The current environment is very dynamic, with economic growth, a changing labor market, new funding sources, more local variation in welfare programs, and implementation of new workforce development policies. In this context, specific examples may quickly become outdated, but it is useful to consider implications for the future that look beyond the current description provided by this study.
Coordination can benefit the hard-to-serve client
It appears that the ability to access many referral services and take a more holistic approach to addressing barriers to work is especially important for the hard-to-serve client. Looking ahead, however, the increased reliance on technology may not meet the needs of those clients who require more personal attention. However, technology may free-up time for providers so that they can devote more attention to the hard-to-serve. Location, access, and referral mechanisms need to be considered from both vantage points maximizing the effective use of technology and facilitating the progress of the hard-to-serve.
Coordination is a process, not an event
State and local responses to policy changes in the welfare and workforce development arenas reflect historical relationships as well as current policy objectives. Coordination models we observed have evolved over a number of years, and required time and energy on the part of agency staff over a sustained period.
Integration is a means, not an end
Integration should not be promoted for its own sake, but for the improvements it can bring to service delivery. Some of the desired service delivery outcomes can be accomplished in other ways, without a fully integrated system, and in some communities such alternative arrangements might offer the best solution.
Finally, the nature of underlying relationships between these two systems has not changed over time those who coordinated historically found it easier to do so with WtW and other changes good management and determination still drives successful coordination. Personality and informal mechanisms continue to be important factors that determine the success of coordination. Many of the barriers to coordination (turf issues, differing reporting requirements, and different philosophies) still exist, and probably always will. Because of the effort coordination requires and the significant barriers faced in some communities, systems with more limited coordination may be more effective in serving clients than poorly managed but technically more "coordinated" efforts.
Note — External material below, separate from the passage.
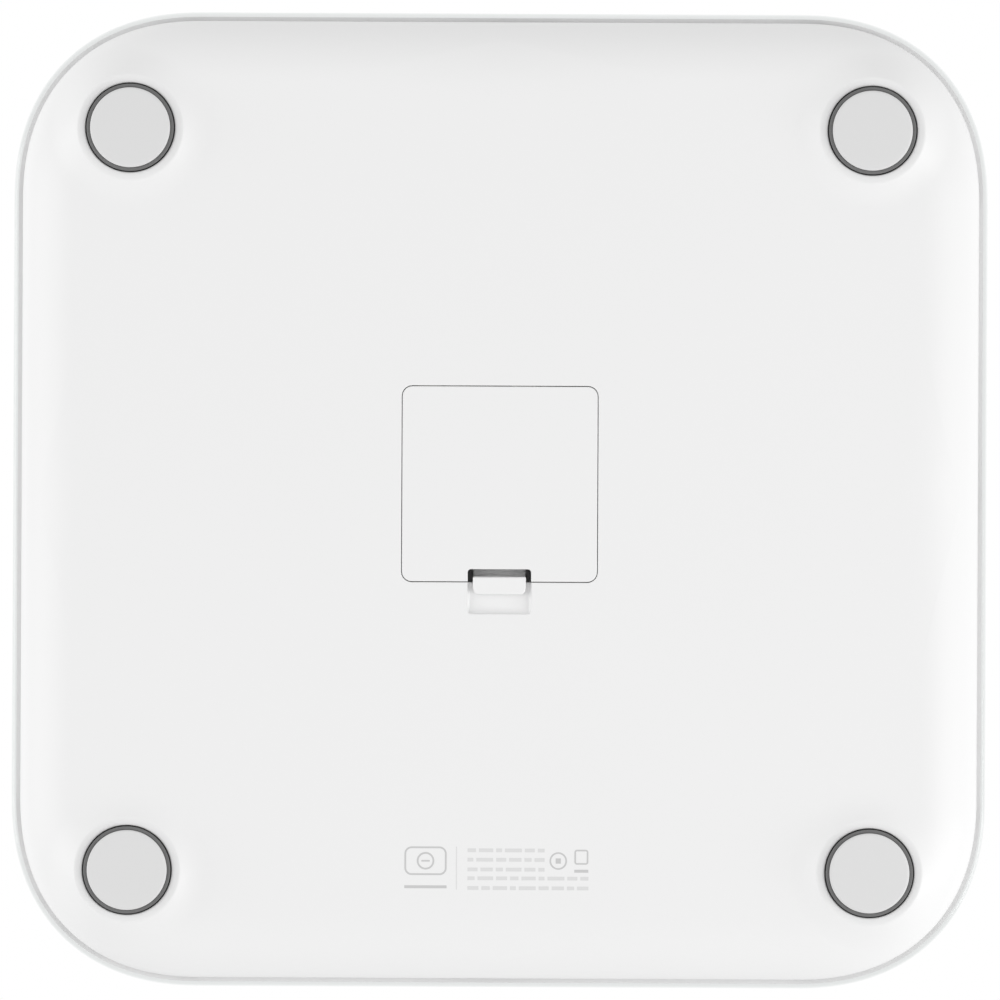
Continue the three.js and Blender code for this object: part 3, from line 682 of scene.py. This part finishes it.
def make_cell(number):
    """A plain AA cell: a sleeve that folds over both ends, a steel base and a button at the other end."""
    low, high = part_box(f"battery_{number}")
    radius, length = (high.z - low.z) / 2, high.y - low.y
    button, button_radius, fold = 1.3 * MM, 2.7 * MM, 0.5 * MM
    top = length - button
    profile = [(0, 0.25 * MM), (4.6 * MM, 0.25 * MM), (4.9 * MM, 0.05 * MM), (6 * MM, 0.05 * MM)]
    profile += quarter_round(fold, (radius - fold, fold), 270, 360)
    profile += quarter_round(fold, (radius - fold, top - fold), 0, 90)
    profile += [(5.4 * MM, top), (5.2 * MM, top - 0.3 * MM), (button_radius, top - 0.3 * MM)]
    profile += quarter_round(0.3 * MM, (button_radius - 0.3 * MM, length - 0.3 * MM), 0, 90) + [(0, length)]
    up = number % 2 == 1
    middle_x, middle_z = (low.x + high.x) / 2, (low.z + high.z) / 2
    start = low.y if up else high.y
    lay_down = Matrix.Rotation(math.radians(-90 if up else 90), 4, "X")
    place = Matrix.Translation((middle_x, start, middle_z)) @ lay_down
    bm = bmesh.new()
    turned(bm, profile, place, steps=64)
    for face in bm.faces:
        centre = face.calc_center_median()
        face.material_index = int(math.hypot(centre.x - middle_x, centre.z - middle_z) < 5.3 * MM)
    new_piece(f"cell_{number}", bm, "scale_body", [FOIL, NICKEL], "cell_jacket", [f"battery_{number}"])


# ---------- platform ----------


def make_platform():
    """The glass, the white print with a grey sheet of painted shade under it, the display window, tape and
    frame edge.
    """
    bm = bmesh.new()
    slab(bm, soft_square(GLASS_HALF), glass_low.z, glass_high.z, 1.2 * MM, 1.2 * MM, segments=5)
    new_piece("glass", bm, "scale_body", [GLASS], "clear_glass", ["glass_platform"], sharp=60)
    print_half = GLASS_HALF - 1.4 * MM
    layers = [
        ("white_print", WHITE_PRINT, "white_casing", print_half, -0.02, 0.1),
        # The grey sheet is painted shade for the gap between the casing rim and the glass.
        ("painted_shade_sheet", PAINTED_SHADE_BACKING, "print_grey", print_half + 0.02 * MM, -0.1, -0.015),
    ]
    for name, material, slot, half, low, high in layers:
        bm = bmesh.new()
        slab(bm, soft_square(half), glass_low.z + low * MM, glass_low.z + high * MM)
        new_piece(name, bm, "scale_body", [material], slot, sharp=60)
    bm = bmesh.new()
    window = rounded_loop((display_low.x, display_low.y), (display_high.x, display_high.y), 2 * MM)
    slab(bm, window, glass_low.z + 0.09 * MM, glass_low.z + 0.14 * MM)
    new_piece("display_window", bm, "scale_body", [FILM], "diffuser_film", sharp=60)
    bm = bmesh.new()
    slab(bm, soft_square(frame_high.x), RIM_Z + 0.25 * MM, frame_high.z, 0.25 * MM, 0.25 * MM)
    new_piece("frame_edge", bm, "scale_body", [WHITE], "white_casing", ["upper_frame"], sharp=60)
    bm = bmesh.new()
    slab(bm, soft_square(tape_high.x), tape_low.z, tape_high.z - 0.11 * MM)
    new_piece("tape", bm, "scale_body", [TAPE], "bond_tape", ["platform_tape"], sharp=60)


# ---------- printing under the scale ----------

INK_LOW = BASE_Z - 0.02 * MM
INK_HIGH = BASE_Z + 0.15 * MM


def print_bar(bm, middle, width, height):
    """A plain printed bar; middle, width and height are in millimetres."""
    low = ((middle[0] - width / 2) * MM, (middle[1] - height / 2) * MM, INK_LOW)
    high = ((middle[0] + width / 2) * MM, (middle[1] + height / 2) * MM, INK_HIGH)
    block(bm, low, high)


def print_outline(bm, middle, width, height, radius, line):
    """A printed outline of a rounded rectangle, in millimetres."""
    loops = []
    for shrink, z in ((0, INK_LOW), (line, INK_LOW), (line, INK_HIGH), (0, INK_HIGH)):
        low = ((middle[0] - width / 2 + shrink) * MM, (middle[1] - height / 2 + shrink) * MM)
        high = ((middle[0] + width / 2 - shrink) * MM, (middle[1] + height / 2 - shrink) * MM)
        loops.append((rounded_loop(low, high, (radius - shrink) * MM, 8), z))
    stack_loops(bm, loops, closed=True)


def make_printing():
    """A plain mark, a divider, rows of dashes that stand for small print, and two small signs."""
    bm = bmesh.new()
    print_outline(bm, (22.3, -110.9), 13, 8.8, 2.2, 0.55)
    print_outline(bm, (22.3, -110.9), 5.4, 5.4, 2.69, 0.55)
    print_bar(bm, (22.3, -110.9), 2.6, 0.5)
    print_bar(bm, (22.3, -118.9), 13, 0.9)
    print_outline(bm, (-18.5, -110.8), 5.4, 5.4, 2.69, 0.5)
    print_bar(bm, (-18.5, -110.8), 1.6, 1.6)
    print_outline(bm, (-25.6, -109.6), 4.3, 4.6, 0.8, 0.5)
    print_bar(bm, (-25.6, -113.9), 4.3, 0.9)
    tidy(bm)
    new_piece("printed_marks", bm, "scale_body", [INK], "print_grey")
    bm = bmesh.new()
    print_bar(bm, (12.8, -113.1), 0.3, 13.2)
    dashes = [2.6, 4.4, 1.8, 5.2, 3.1, 3.8, 2.2, 4.8, 3.4]
    rows = [(-107.6, -14.3), (-110.5, -14.3), (-113.5, -14.3), (-116.2, -27.8), (-119.2, -27.8)]
    for index, (y, end) in enumerate(rows):
        x = 9.4
        turn = index * 2
        while x - end > 1.5:
            width = min(dashes[turn % len(dashes)], x - end)
            print_bar(bm, (x - width / 2, y), width, 1.15)
            x -= width + 0.9
            turn += 1
    tidy(bm)
    new_piece("printed_lines", bm, "scale_body", [PALE_INK], "print_grey")


# ---------- studio ----------


def make_floor():
    """A pale floor that shows from above only, so that the underside can be seen from below."""
    bm = bmesh.new()
    just_under_the_feet = Matrix.Translation((0, 0, -0.1 * MM))
    bmesh.ops.create_grid(bm, x_segments=1, y_segments=1, size=14, matrix=just_under_the_feet)
    material, nodes, out = new_material("pale_studio_floor")
    place = nodes.add("ShaderNodeTexCoord").outputs["Object"]
    tone = nodes.drift(place, 3.0, 0.03, 0.82)
    shader = nodes.add("ShaderNodeBsdfDiffuse", {"Color": tone})
    clear = nodes.add("ShaderNodeBsdfTransparent")
    path = nodes.add("ShaderNodeLightPath")
    side = nodes.add("ShaderNodeNewGeometry")
    above = nodes.maths("SUBTRACT", 1.0, side.outputs["Backfacing"])
    shown = nodes.maths("MULTIPLY", path.outputs["Is Camera Ray"], above)
    mix = nodes.add("ShaderNodeMixShader", {0: shown, 1: clear.outputs[0], 2: shader.outputs[0]})
    material.node_tree.links.new(mix.outputs[0], out.inputs["Surface"])
    mesh = bpy.data.meshes.new("floor")
    bm.to_mesh(mesh)
    bm.free()
    mesh.materials.append(material)
    floor = bpy.data.objects.new("floor", mesh)
    bpy.context.scene.collection.objects.link(floor)


def make_world():
    """A bright studio tent, a little stronger at its sides and overhead, with a plain white backdrop."""
    world = bpy.data.worlds.new("studio")
    bpy.context.scene.world = world
    world.use_nodes = True
    world.node_tree.nodes.clear()
    nodes = Nodes(world.node_tree)
    out = nodes.add("ShaderNodeOutputWorld")
    direction = nodes.add("ShaderNodeSeparateXYZ", {0: nodes.add("ShaderNodeTexCoord").outputs["Generated"]})
    x, y, z = direction.outputs
    above = nodes.maths("MAXIMUM", z, 0.0)
    dome = nodes.maths("MULTIPLY", above, nodes.maths("MULTIPLY_ADD", above, -0.55, 0.7))
    level = 0.654
    for part, share in (
        (nodes.maths("MULTIPLY", x, x), 0.19), (nodes.maths("MULTIPLY", y, y), 0.13), (x, 0.03), (dome, 1.0),
    ):
        level = nodes.maths("MULTIPLY_ADD", part, share, level)
    light = nodes.add("ShaderNodeBackground", {"Color": grey(1.0), "Strength": level})
    plain = nodes.add("ShaderNodeBackground", {"Color": grey(1.0), "Strength": 1.0})
    path = nodes.add("ShaderNodeLightPath")
    mix = nodes.add(
        "ShaderNodeMixShader",
        {0: path.outputs["Is Camera Ray"], 1: light.outputs[0], 2: plain.outputs[0]},
    )
    world.node_tree.links.new(mix.outputs[0], out.inputs["Surface"])


def make_light(name, at, towards, size, power):
    """A rectangular softbox, kept out of the camera's own view."""
    data = bpy.data.lights.new(name, "AREA")
    data.shape = "RECTANGLE"
    data.size, data.size_y = size
    data.energy = power
    light = bpy.data.objects.new(name, data)
    light.location = at
    light.rotation_euler = (Vector(towards) - Vector(at)).to_track_quat("-Z", "Y").to_euler()
    light.visible_camera = False
    bpy.context.scene.collection.objects.link(light)


def make_camera():
    """Straight below the scale, looking up at its underside, far away through a long lens."""
    lens, sensor, field = 800.0, 36.0, 308.2 * MM
    roll = math.radians(0.265)
    data = bpy.data.cameras.new("camera")
    data.lens, data.sensor_width = lens, sensor
    distance = field * lens / sensor
    camera = bpy.data.objects.new("camera", data)
    data.clip_start, data.clip_end = 0.1, distance * 3
    camera.matrix_world = (
        Matrix.Translation((-0.08 * MM, 0.1 * MM, glass_low.z - distance))
        @ Matrix.Rotation(math.pi, 4, "Y") @ Matrix.Rotation(roll, 4, "Z")
    )
    bpy.context.scene.collection.objects.link(camera)
    bpy.context.scene.camera = camera


make_camera()
make_world()
make_floor()
make_light("right_softbox", (-1.45, -0.5, -0.85), (0, 0, 0), (0.8, 1.7), 12)
make_light("left_softbox", (1.5, 0, -0.85), (0, 0, 0), (0.8, 1.7), 8)
bpy.context.scene.view_settings.view_transform = "Standard"

for row in frame["record"]["subparts"]:
    for material_slot in frame["nodes"][row["node"]].material_slots:
        material_slot.material = SLOT_MATERIAL[row["material_slot"]]

make_casing()
make_recess()
make_printing()
make_door()
make_latch()
for number, (x, y) in enumerate(((-1, 1), (1, 1), (-1, -1), (1, -1)), 1):
    make_foot(number, x * FOOT_AT, y * FOOT_AT)
    make_cell(number)
make_platform()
Creative approaches are being spawned due to greater resources available per client, the need to address multiple barriers faced by many who are still in the welfare system, and the rapid expansion of computer technology and computer-based labor market information. Combined with the tight labor market, which is increasing employer involvement, the current environment offers unprecedented opportunities for partnerships aimed at finding employment for welfare clients and preparing them for better quality jobs. Policies that seek to enhance the factors that promote coordination and minimize barriers will support these efforts.